But it wasn't a very good camera, and they completely missed the boat on
making it a storytelling tool.

I took my Lytro with me when I walked with Team Torani (the Italian syrup
people) in the Columbus Day parade that year, and did not get even one good
shot. I wished I'd brought my little point-and-shoot instead, or just about
any other camera, because I would have gotten dozens of good shots.

The pitch at the time was "you can put your photos on lytro.com, and people
who view your gallery can click anywhere to refocus!" But who wants to do
that? If you're looking at a gallery of photos, do you want to go clicking
around to bring different things in and out of focus? I don't.

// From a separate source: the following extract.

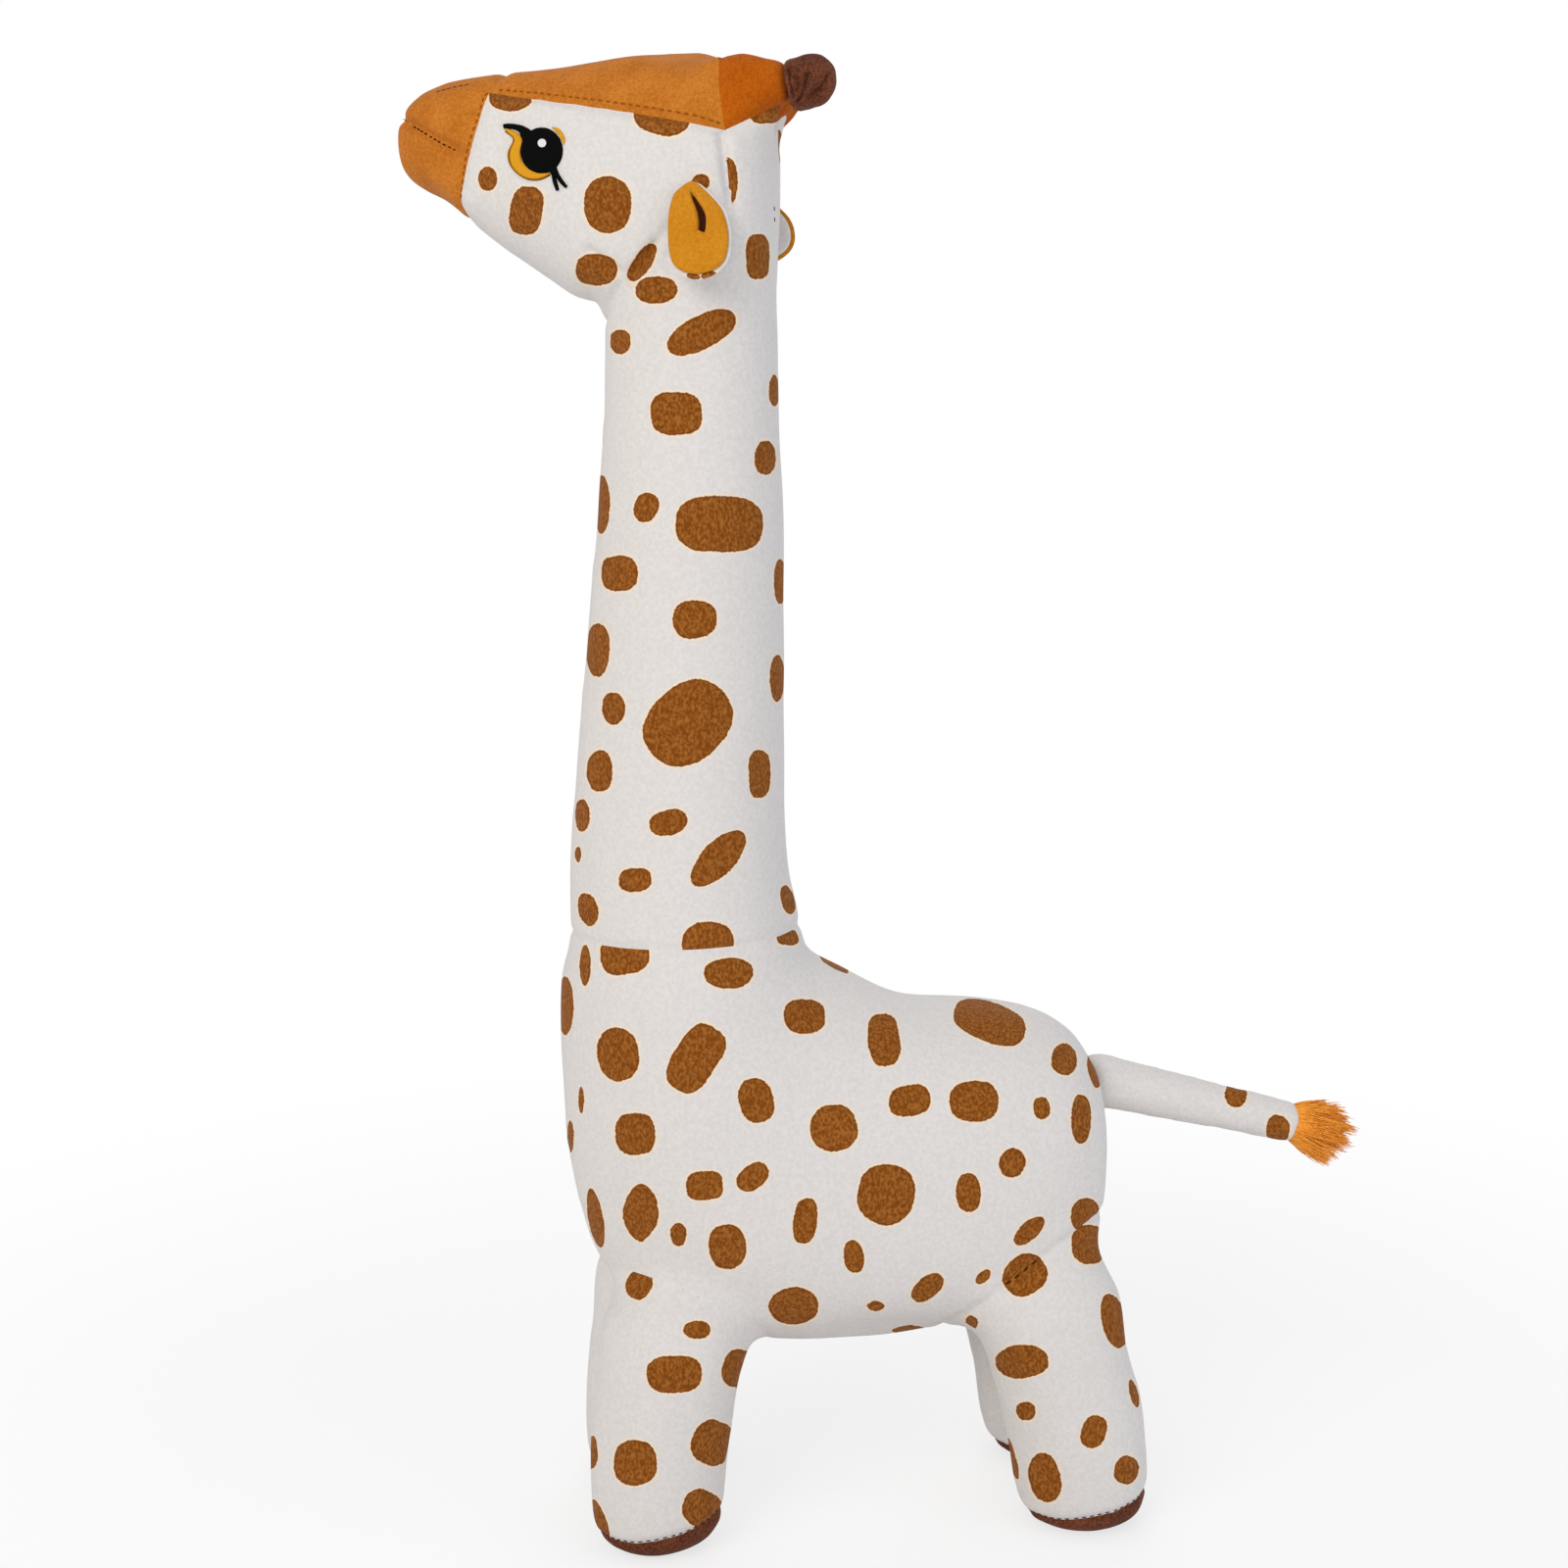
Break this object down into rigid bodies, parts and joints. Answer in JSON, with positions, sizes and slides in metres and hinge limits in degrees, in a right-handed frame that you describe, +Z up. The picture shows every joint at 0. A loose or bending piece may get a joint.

But for a photographer, this had some potential as a storytelling tool.
Imagine having a photo that would do its own "pull focus" [1] when you view
it, like in the movies. The photographer could first focus on one subject and
then have it slowly change focus to something else to reveal something new to
the person viewing the photo. Kind of a Ken Burns effect [2] but in the focus
plane instead of - or perhaps in addition to - panning and zooming.

I remember one photo I got at the Menlo Park street fair that would have lent
itself to this. I had the camera down around knee height, and a dog came up
with his nose inches from the lens. In the background was his owner, an
attractive young lady. It was a nice shot, and I imagined having it start with
the dog's nose in focus and then gradually pulling the focus back to the
owner.

Granted, this wasn't _much_ of a story, but it was something. I couldn't even
do that. All I could do on lytro.com was set the initial focus, and then leave
it to any viewers to go clicking around to fiddle with the focus themselves.
But nobody wants to do that.

It seemed like an opportunity lost, because they were so focused (pun
intended) on the amazing technology and not on how to use it to tell stories.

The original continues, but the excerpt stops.